CAD and scene scripts:
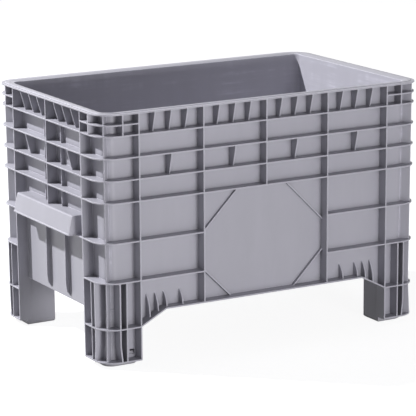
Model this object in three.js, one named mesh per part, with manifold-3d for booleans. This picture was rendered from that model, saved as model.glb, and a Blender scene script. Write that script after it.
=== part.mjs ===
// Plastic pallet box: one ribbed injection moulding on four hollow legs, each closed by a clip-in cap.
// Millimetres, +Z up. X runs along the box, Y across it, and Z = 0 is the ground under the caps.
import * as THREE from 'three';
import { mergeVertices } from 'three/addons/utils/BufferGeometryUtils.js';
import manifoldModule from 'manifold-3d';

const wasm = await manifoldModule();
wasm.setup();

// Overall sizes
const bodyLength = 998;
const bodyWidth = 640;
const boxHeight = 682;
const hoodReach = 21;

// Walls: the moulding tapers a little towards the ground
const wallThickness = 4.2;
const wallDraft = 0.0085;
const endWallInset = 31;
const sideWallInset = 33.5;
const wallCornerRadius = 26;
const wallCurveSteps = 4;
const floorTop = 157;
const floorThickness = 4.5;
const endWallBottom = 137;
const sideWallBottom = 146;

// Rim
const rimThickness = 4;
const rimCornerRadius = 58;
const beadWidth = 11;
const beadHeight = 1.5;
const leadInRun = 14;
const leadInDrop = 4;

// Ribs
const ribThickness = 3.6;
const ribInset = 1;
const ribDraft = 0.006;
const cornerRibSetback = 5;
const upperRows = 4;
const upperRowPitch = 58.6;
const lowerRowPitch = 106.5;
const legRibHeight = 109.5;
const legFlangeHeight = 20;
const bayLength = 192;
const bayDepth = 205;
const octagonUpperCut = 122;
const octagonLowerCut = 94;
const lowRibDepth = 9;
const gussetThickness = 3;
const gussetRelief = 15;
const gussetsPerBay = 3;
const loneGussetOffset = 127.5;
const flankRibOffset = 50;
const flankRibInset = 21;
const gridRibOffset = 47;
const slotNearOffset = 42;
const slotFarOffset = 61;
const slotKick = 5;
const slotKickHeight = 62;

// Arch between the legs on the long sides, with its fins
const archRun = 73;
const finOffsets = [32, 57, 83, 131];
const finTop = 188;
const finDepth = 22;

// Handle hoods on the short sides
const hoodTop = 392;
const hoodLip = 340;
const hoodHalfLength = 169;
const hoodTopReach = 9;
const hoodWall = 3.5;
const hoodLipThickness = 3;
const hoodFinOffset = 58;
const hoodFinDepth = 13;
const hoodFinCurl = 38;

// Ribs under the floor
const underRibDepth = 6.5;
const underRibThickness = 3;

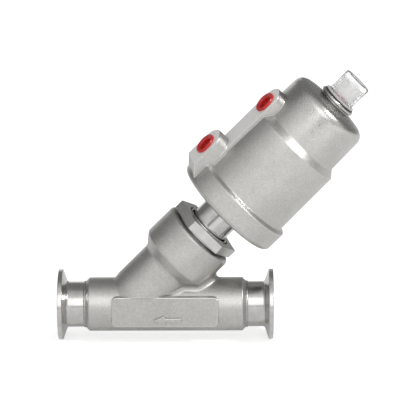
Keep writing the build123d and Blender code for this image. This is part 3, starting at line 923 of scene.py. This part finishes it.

__What you are asked to do__: Using the entries above, return each line that includes the word "with".

__Full answer__:
Model this object in three.js, one named mesh per part, with manifold-3d for booleans. This picture was rendered from that model, saved as model.glb, and a Blender scene script. Write that script after it.
// Arch between the legs on the long sides, with its fins